Fear is there to protect us from threats, telling us to avoid or act on a certain event or thought, but usually, these threats aren’t rooted in reality or aren’t as big as they seem. Underneath the slew of fearful thoughts is an underlying theme, for example, the fear of rejection. A person may say they are afraid of public speaking, but in reality, they may just fear rejection from the crowd.

The only way to overcome fear is to go through it, embrace it and then turn it into courage. To do this, you need to ask yourself first: What is the worst thing that could happen if you let your fear prevent you from achieving happiness and success? When you allow yourself to act despite fear, the magic happens: you’ll begin to realize that you are more than your fear and that you’re so much more capable of conquering it.

Actions to take

Uncover Your Blind Spots

“Blind spots affect the way our brain processes information and blur our perception of reality.”

Did you know that our brains carry more capacity than any computer ever made? But despite these capabilities, some features have not been updated to fit modern times, making us overlook the truth about our life and impede our happiness. These are known as the seven blind spots.

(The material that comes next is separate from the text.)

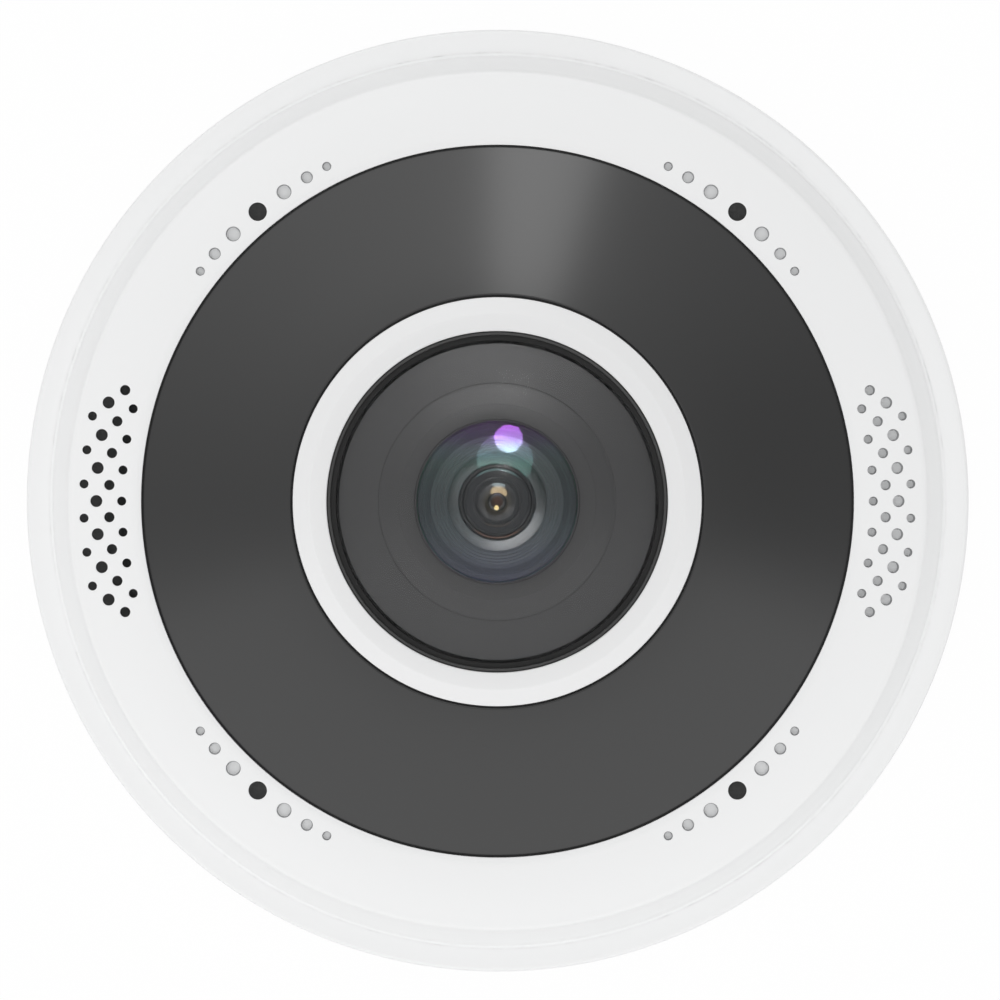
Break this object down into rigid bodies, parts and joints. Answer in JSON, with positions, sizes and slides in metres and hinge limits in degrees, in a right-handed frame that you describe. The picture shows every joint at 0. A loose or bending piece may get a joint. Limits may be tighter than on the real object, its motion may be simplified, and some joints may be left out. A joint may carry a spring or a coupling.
{
  "type": "ip security camera",
  "caption": "Round white ceiling camera with a smoked conical infrared window, a tinted fisheye dome, a speaker grille and microphones, on a twist-lock plate",
  "frame": {"origin": "centre of the ceiling face of the mounting plate, where the camera lies on its back", "axes": "+Z out through the lens, -X towards the speaker grille, +Y the top of the picture"},
  "size_m": [0.145, 0.145, 0.0472],
  "materials": {
    "galvanised_steel": "pressed galvanised sheet",
    "white_metal": "satin white paint",
    "white_plastic": "satin white moulding with very fine grain",
    "screw_steel": "turned and plated",
    "black_rubber": "matt black",
    "smoked_window": "smoked, polished, passes infrared",
    "tinted_dome": "clear moulded dome, lightly smoked",
    "black_plastic": "matt black moulding",
    "cast_aluminium": "machined plate",
    "circuit_board": "solder mask",
    "chip_black": "moulded chip package",
    "thermal_rubber": "soft grey-blue pad",
    "jack_metal": "nickel plated sheet",
    "terminal_plastic": "green moulding",
    "white_button": "plain moulding",
    "capacitor_can": "drawn can",
    "led_plastic": "clear package with a small round lens",
    "sensor_ceramic": "ceramic package with a dark window",
    "filter_glass": "coated filter pane",
    "clear_glass": "clear pane",
    "magnet_metal": "plated magnet",
    "copper_wire": "enamelled copper winding",
    "lens_metal": "black anodised, finely ridged",
    "lens_ring_grey": "ground edge, dull grey",
    "lens_glass": "coated glass with violet and green reflections",
    "acoustic_cloth": "woven black mesh",
    "foam": "closed-cell foam",
    "cone_film": "pressed film"
  },
  "bodies": {
    "ceiling_bracket": {"mounting_plate": "galvanised_steel"},
    "camera": {"rear_housing": "white_metal", "lock_studs": "screw_steel", "lock_screw": "screw_steel", "cover_screws": "screw_steel", "housing_seal": "black_rubber", "front_cover": "white_plastic", "ir_window": "smoked_window", "bezel_ring": "white_plastic", "dome_seal": "black_rubber", "dome_cover": "tinted_dome", "dome_carrier": "black_plastic", "inner_hood": "black_plastic", "chassis_plate": "cast_aluminium", "chassis_screws": "screw_steel", "main_board": "circuit_board", "main_processor": "chip_black", "memory_chips": "chip_black", "thermal_pad": "thermal_rubber", "ethernet_jack": "jack_metal", "ethernet_transformer": "chip_black", "power_terminal": "terminal_plastic", "card_socket": "jack_metal", "reset_switch": "chip_black", "power_capacitors": "capacitor_can", "led_board": "circuit_board", "ir_leds": "led_plastic", "light_sensor": "led_plastic", "board_connector": "black_plastic", "sensor_board": "circuit_board", "sensor_board_screws": "screw_steel", "image_sensor": "sensor_ceramic", "filter_base": "black_plastic", "lens_holder": "black_plastic", "filter_coil": "copper_wire", "lens_barrel": "lens_metal", "lens_front_ring": "lens_metal", "lens_front_element": "lens_glass", "lens_baffle": "lens_metal", "lens_second_ring": "lens_ring_grey", "lens_second_element": "lens_glass", "lens_stop": "lens_metal", "lens_rear_element": "lens_glass", "speaker_mesh": "acoustic_cloth", "speaker_gasket": "foam", "speaker_frame": "black_plastic", "speaker_surround": "black_rubber", "speaker_magnet": "magnet_metal", "mic_meshes": "acoustic_cloth", "mic_boots": "black_rubber", "mic_capsules": "capacitor_can"},
    "ir_cut_slider": {"filter_carriage": "black_plastic", "ir_cut_filter": "filter_glass", "clear_filter": "clear_glass"},
    "filter_rocker": {"filter_lever": "white_button", "filter_magnet": "magnet_metal"},
    "speaker_diaphragm": {"speaker_cone": "cone_film", "voice_coil": "copper_wire"},
    "reset_plunger": {"reset_button": "white_button"}
  },
  "joints": [
    {"name": "twist_lock", "type": "hinge", "parent": "ceiling_bracket", "child": "camera", "pos_m": [0, 0, 0.003], "axis": [0, 0, 1], "range_deg": [0, 18]},
    {"name": "filter_lever_turn", "type": "hinge", "parent": "camera", "child": "filter_rocker", "pos_m": [0, 0.0106, 0.0295], "axis": [0, 0, 1], "range_deg": [0, 55.6]},
    {"name": "filter_slide", "type": "slide", "parent": "camera", "child": "ir_cut_slider", "axis": [1, 0, 0], "range_m": [0, 0.0056]},
    {"name": "cone_travel", "type": "slide", "parent": "camera", "child": "speaker_diaphragm", "axis": [0, 0, 1], "range_m": [-0.00025, 0.00025], "stiffness_N_per_m": 1200},
    {"name": "reset_press", "type": "slide", "parent": "camera", "child": "reset_plunger", "axis": [0, 0, 1], "range_m": [0, 0.0005], "stiffness_N_per_m": 900}
  ],
  "couplings": [
    {"joint": "filter_lever_turn", "follows": "filter_slide", "rad_per_m": 173.29}
  ]
}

The first of these blind spots is “filtering.” This refers to the brain’s tendency to filter out the good things and shift its focus to the negatives, known as the “negative bias.” This function was originally designed to protect us from danger, but since bears or other tribes no longer attack us in modern times, filtering may be harmful to us, as it may make us become too pessimistic at most times.

The second common blind spot is assumptions. While assumptions are a way for our brains to fill in the missing gaps in our knowledge, they may be detrimental sometimes. When we jump to conclusions, we begin to judge or create stories about what is happening that may or may not be true. Assumptions are simply stories, but it doesn’t mean they’re true. Therefore, we need to be aware of our assumptions and see things for how they are until otherwise proven.

For example, if you believe a coworker is mad at you because they didn't say "hi" when you passed by, don't jump to conclusions too quickly: What if they didn't just see you? If something isn't being said, it's best to ask or clarify it first.

The next blind spot is predictions. Similar to assumptions, predictions also tell a story about a person, place, or event but in the future. It’s impossible to tell our futures exactly the way we planned. Just like assumptions, they are brain-generated stories that are not true. However, our perceptions and predictions of the future shape our behaviors, so we must be careful about how we predict our futures. We can create negative or positive self-fulfilling prophecies, so choose wisely!

The fourth blind spot to look out for is memory. Our memories can distort our perception of the present reality by projecting past struggles. For example, if you once felt like a lousy dancer in the past, you’ll likely not attempt to dance again in the present. Similarly, if you failed a language class before, you may think you’re incapable of learning any other language. It’s important to realize that your present situation is not the same as your past. The outcomes you may have experienced in the past do not, in any way, determine the outcomes you’ll experience in the present.

The fifth blind spot is labels—that is, our tendency to label people or events too quickly without knowing all the facts. This distorts our vision and prevents us from matching expectations to reality. For example, if we label someone as “dangerous” based only on their color, we may become racist or develop an intense fear of them. In such cases, remember that their labels don’t represent the truth.

The sixth blind spot is our emotions. Most of us recognize that emotions are fickle—one second, you can feel on top of the world, and the next, you might feel doomed. We may not realize it, but we are often driven by our emotions. While these emotions can help us avoid danger and help us distinguish what we like and dislike, they can also run amuck and keep us trapped if we aren’t careful.

The final blind spot is exaggeration. This refers to our tendency to exaggerate the severity of our experiences so they match our perception of reality. This may make us either develop false optimism or become paranoid over negative things. For example, if we hear news about an airplane crash, we worry about it too much and will begin to think that it might happen to us as well. This will prevent us from living in the present and being truly happy.

Actions to take

Discover the Ultimate Truths

“Every truth happens exactly as expected, even when you least expect it.”

The happiness equation follows a simple rule: our expectations should match our realities. This means not being able to confuse the truth with our own biases. There are four truths that follow the happiness equations logic, which will leave you with a sense of peace:

  • Now is all that is: The past isn’t changeable, and the future isn’t a destination we can reach. We only have the present moment. We need to realize that now is the only reality, not the thoughts that cause us anxiety about the future, depression, or other ill emotions brought on by our thoughts.
  • Change is inevitable: Change is real, and it’s a part of life. Sometimes, even the smallest act of change can greatly impact your life. Therefore, we must not resist change. Instead, learn to accept it and be grateful for the opportunities it brings. This will greatly enhance our happiness.
  • True love exists: While other emotions come and go, love stays and endures. True love, or unconditional love, doesn’t fade and doesn’t need a reason to exist. It is the kind of love that satisfies and makes us genuinely happy, so we must give this kind of love to others and ourselves.
  • Death is inevitable: Instead of living in fear, this truth should inspire us to live our best lives. Once we stop fearing death, we start living life for what it’s worth.
  • Some events just happen by design: Whether you believe in a creator or the Big Bang Theory, physics and structures undeniably exist. A butterfly does not randomly float to the moon, and a dog doesn’t suddenly talk English and become a fish. When we recognize that natural disasters and misfortunes happen by design, we shift from playing the victim to accepting the reality of the situation. This helps to keep the scale of events and expectations in check, so your happiness equation doesn't get too out of whack.